National Medical Board Questions are not considered solid if SOMEONE in the test population doesn’t choose (at some point) every single distractor — so a distractor (or foil, in other cultures) is only as useful as often as it actually does it’s job.
There’s so much depth that one can enter into on MCQ writing — this article is a solid beginning for anyone looking to learn how to use the MCQ for good, and to promote learning.
First off, this article is a useful, readable summary of a big kind-of-technical psychology literature. Thank you!
Now two questions:
* What do you think of the answer “Not enough information to answer this question” ? On the one hand, a lot of the criticisms above of NOTA seem to apply. On the other hand, I teach math/stats and I want my students to be able to recognize situations when they cannot actually get an answer.
* Do you have a rule of thumb for difficulty? 90% item facility seems to easy and 10% is clearly too hard, but what’s an appropriate range?
Thank you again!!
Again — having replied to an early comment — “item difficulty” can be thought of collectively (ie., what is the composition of the TEST — 20% items in the 0.4-0.6 (40%-60% get it right) and x in the 0.6-0.8 range? It depends on how all of this stuff is used to inform the summative assessment. The questions can all be cripplingly difficult, if the purpose of the MCQ “exam” was formative, and to stress the need for more study. Linking testing, test grades (and the performance metrics from the test itself), and all of that to a particular student outcome measure is dicey, given new questions so often being dropped in at the last minute — or not having been run past colleagues for some sort of vetting. Great question — there is no correct answer for it. But lots of potential good answers to it.

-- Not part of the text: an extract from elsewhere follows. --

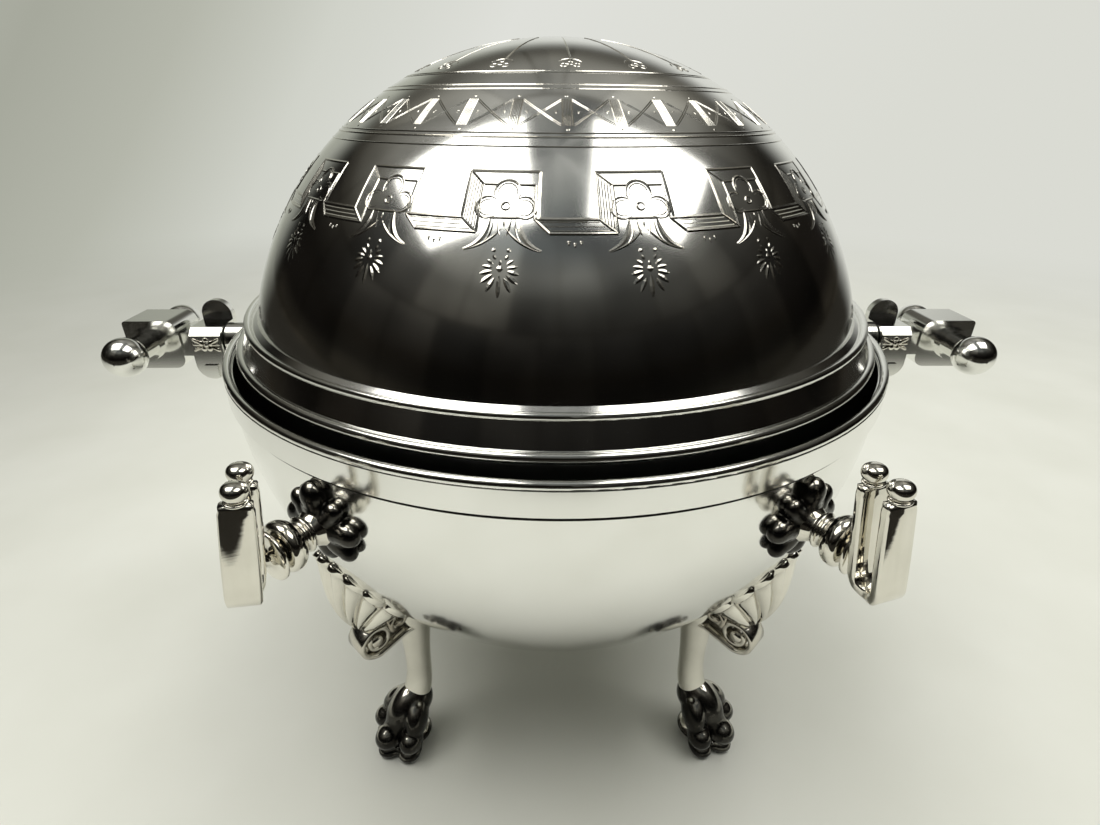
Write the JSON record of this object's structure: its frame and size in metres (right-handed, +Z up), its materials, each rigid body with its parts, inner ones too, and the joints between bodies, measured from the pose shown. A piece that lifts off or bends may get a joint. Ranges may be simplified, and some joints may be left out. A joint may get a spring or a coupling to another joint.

I totally agree that good questions for a formative assessment might be quite different from good questions for a summative assessment. I’ve actually been spending a lot of time over the last year writing and refining questions for concept inventories that are neither formative nor summative assessments. The primary purpose is to give an aggregate measure of what a class has learned over a period of time. They are common in a lot of STEM disciplines in higher ed (eg., Physics has the Force Concept Inventory) and they enable faculty to try new things in their classes and see if they actually improves learning. Of course no concept inventory captures everything you’re teaching, but it’s got to be better than relying on a subjective feel for how much students have learned.
Another concept I heard described in the Teaching Section of the American Physiological Society meeting this past April was a modified Likert scale that asked about the likelihood of certain things happening as a way to gauge student conceptual framing and understanding of critical concepts. This was in interesting idea that gets at misconceptions rather quickly, and I’ve adopted it in formative assessments.